Now it was boldly claimed by the South that "slavery in the abstract
was right."  All the most powerful influences in the country, "Mammon"
(for "the slave property is worth a billion dollars"), "fashion,
philosophy," and even "the theology of the day," were enlisted in
favour of this opinion.  And it met with no resistance.  "You yourself
may detest slavery; but your neighbour has five or six slaves, and he
is an excellent neighbour, or your son has married his daughter, and
they beg you to help save their property, and you vote against your
interests and principle to oblige a neighbour, hoping your vote will be
on the losing side."  And again "the party lash and the fear of
ridicule will overawe justice and liberty; for it is a singular fact,
but none the less a fact and well known by the most common experience,
that men will do things under the terror of the party lash that they
would not on any account or for any consideration do otherwise; while
men, who will march up to the mouth of a loaded cannon without
shrinking, will run from the terrible name of 'Abolitionist,' even when
pronounced by a worthless creature whom they with good reason despise."

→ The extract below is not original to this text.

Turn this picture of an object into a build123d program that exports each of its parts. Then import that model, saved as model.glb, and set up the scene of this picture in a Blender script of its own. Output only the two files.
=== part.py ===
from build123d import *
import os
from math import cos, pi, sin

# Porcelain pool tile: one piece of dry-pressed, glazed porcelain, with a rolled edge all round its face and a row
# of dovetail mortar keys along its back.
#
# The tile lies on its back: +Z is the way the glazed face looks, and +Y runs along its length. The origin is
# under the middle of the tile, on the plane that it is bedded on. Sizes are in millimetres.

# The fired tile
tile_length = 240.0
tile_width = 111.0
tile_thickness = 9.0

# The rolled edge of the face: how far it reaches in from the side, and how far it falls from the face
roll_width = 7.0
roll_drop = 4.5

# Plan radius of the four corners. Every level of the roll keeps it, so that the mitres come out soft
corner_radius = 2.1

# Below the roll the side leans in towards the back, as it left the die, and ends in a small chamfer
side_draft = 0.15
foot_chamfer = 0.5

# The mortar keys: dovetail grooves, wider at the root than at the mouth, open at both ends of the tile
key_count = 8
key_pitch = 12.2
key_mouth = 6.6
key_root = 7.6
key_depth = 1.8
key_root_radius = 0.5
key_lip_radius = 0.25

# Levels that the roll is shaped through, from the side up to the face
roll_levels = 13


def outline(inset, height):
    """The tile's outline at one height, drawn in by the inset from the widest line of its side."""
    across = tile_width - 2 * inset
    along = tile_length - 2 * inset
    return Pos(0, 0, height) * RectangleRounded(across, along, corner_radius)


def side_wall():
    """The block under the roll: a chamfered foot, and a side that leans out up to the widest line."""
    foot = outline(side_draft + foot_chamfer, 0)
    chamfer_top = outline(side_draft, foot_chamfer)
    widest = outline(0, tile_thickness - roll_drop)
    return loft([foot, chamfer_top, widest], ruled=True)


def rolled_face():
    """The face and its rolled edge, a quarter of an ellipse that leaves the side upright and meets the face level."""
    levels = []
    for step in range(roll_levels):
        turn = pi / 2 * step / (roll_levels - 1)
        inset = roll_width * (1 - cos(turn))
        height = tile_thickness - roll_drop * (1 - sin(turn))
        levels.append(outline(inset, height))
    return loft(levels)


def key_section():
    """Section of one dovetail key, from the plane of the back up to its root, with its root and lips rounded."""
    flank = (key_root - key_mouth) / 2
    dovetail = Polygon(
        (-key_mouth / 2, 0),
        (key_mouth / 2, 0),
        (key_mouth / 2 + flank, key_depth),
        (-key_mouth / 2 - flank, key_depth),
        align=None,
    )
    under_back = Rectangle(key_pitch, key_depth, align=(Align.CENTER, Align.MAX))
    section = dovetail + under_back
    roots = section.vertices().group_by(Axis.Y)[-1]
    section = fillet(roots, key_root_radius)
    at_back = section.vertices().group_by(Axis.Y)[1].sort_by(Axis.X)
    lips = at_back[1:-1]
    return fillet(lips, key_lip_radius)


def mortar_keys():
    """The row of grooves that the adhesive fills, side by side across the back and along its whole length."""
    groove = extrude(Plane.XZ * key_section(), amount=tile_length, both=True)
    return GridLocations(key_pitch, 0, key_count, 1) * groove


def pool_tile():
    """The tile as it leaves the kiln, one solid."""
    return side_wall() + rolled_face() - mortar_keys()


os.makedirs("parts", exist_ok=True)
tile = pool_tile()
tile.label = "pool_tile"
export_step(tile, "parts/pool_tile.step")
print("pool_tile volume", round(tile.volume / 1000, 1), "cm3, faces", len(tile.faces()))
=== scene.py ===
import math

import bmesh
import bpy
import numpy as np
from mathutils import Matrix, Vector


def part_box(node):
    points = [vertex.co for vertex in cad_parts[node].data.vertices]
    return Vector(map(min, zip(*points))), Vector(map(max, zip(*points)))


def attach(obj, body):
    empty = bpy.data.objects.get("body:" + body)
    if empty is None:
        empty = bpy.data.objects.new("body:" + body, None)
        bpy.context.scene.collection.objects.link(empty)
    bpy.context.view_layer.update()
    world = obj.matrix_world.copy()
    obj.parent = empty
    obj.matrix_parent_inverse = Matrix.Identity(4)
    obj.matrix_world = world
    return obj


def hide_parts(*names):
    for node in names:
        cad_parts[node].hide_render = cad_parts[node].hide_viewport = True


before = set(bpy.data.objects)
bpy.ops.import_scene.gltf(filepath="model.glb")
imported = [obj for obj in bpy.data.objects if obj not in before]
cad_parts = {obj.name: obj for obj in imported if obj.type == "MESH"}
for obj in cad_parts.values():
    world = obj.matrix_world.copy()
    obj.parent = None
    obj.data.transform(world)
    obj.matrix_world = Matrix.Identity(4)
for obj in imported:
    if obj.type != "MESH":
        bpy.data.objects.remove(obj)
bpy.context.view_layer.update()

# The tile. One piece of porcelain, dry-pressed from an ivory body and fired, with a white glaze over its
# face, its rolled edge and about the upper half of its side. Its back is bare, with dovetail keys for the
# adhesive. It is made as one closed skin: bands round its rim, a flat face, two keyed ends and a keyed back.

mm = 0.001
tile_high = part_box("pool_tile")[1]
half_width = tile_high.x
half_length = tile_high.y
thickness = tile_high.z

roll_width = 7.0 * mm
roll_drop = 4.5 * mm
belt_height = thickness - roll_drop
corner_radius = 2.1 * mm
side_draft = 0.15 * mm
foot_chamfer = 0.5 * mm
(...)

And so people in the North, who could hardly stomach the doctrine that
slavery was good, yet lapsed into the feeling that it was a thing
indifferent, a thing for which they might rightly shuffle off their
responsibility on to the immigrants into Kansas.  This feeling that it
was indifferent Lincoln pursued and chastised with special scorn.  But
the principle of freedom that they were surrendering was the principle
of freedom for themselves as well as for the negro.  The sense of the
negro's rights had been allowed to go back till the prospect of
emancipation for him looked immeasurably worse than it had a generation
before.  They must recognise that when, by their connivance, they had
barred and bolted the door upon the negro, the spirit of tyranny which
they had evoked would then "turn and rend them."  The "central idea"
which had now established itself in the intellect of the Southern was
one which favoured the enslavement of man by man "apart from colour."
A definite choice had to be made between the principle of the fathers,
which asserted certain rights for all men, and that other principle
against which the fathers had rebelled and of which the "divine right
of kings" furnished Lincoln with his example.  In what particular
manner the white people would be made to feel the principle of tyranny
when they had definitely "denied freedom to others" and ceased to
"deserve it for themselves" Lincoln did not attempt to say, and perhaps
only dimly imagined.  But he was as convinced as any prophet that
America stood at the parting of the ways and must choose now the right
principle or the wrong with all its consequences.

The principle of tyranny presented itself for their choice in a
specious form in Douglas' "great patent, everlasting principle of
'popular sovereignty.'"  This alleged principle was likely, so to say,
to take upon their blind side men who were sympathetic to the
impatience of control of any crowd resembling themselves but not
sympathetic to humanity of another race and colour.  The claim to some
divine and indefeasible right of sovereignty overriding all other
considerations of the general good, on the part of a majority greater
or smaller at any given time in any given area, is one which can
generally be made to bear a liberal semblance, though it certainly has
no necessary validity.  Americans had never before thought of granting
it in the case of their outlying and unsettled dominions; they would
never, for instance, as Lincoln remarked, have admitted the claim of
settlers like the Mormons to make polygamy lawful in the territory they
occupied.  In the manner in which it was now employed the proposed
principle could, as Lincoln contended, be reduced to this simple form
"that, if one man chooses to enslave another, no third man shall have
the right to object."

It is impossible to estimate how far Lincoln foresaw the strain to
which a firm stand against slavery would subject the Union.  It is
likely enough that those worst forebodings for the Union, which events
proved to be very true, were confined to timid men who made a practice
of yielding to threats.  Lincoln appreciated better than many of his
fellows the sentiment of the South, but it is often hard for men, not
in immediate contact with a school of thought which seems to them
thoroughly perverse, to appreciate its pervasive power, and Lincoln was
inclined to stake much upon the hope that reason will prevail.
Moreover, he had a confidence in the strength of the Union which might
have been justified if his predecessor in office had been a man of
ordinary firmness.  But it is not to be supposed that any undue
hopefulness, if he felt it, influenced his judgment.  He was of a
temper which does not seek to forecast what the future has to show, and
his melancholy prepared him well for any evil that might come.  Two
things we can say with certainty of his aim and purpose.  On the one
hand, as has already been said, whatever view he had taken of the peril
to the Union he would never have sought to avoid the peril by what
appeared to him a surrender of the principle which gave the Union its
worth.  On the other hand, he must always have been prepared to uphold
the Union at whatever the cost might prove to be.  To a man of deep and
gentle nature war will always be hateful, but it can never, any more
than an individual death, appear the worst of evils.  And the claim of
the Southern States to separate from a community which to him was
venerable and to form a new nation, based on slavery and bound to live
in discord with its neighbors, did not appeal to him at all, though in
a certain literal sense it was a claim to liberty.  His attitude to any
possible movement for secession was defined four years at least before
secession came, in words such as it was not his habit to use without
full sense of their possible effect or without much previous thought.
They were quite simple: "We won't break up the Union, and you shan't."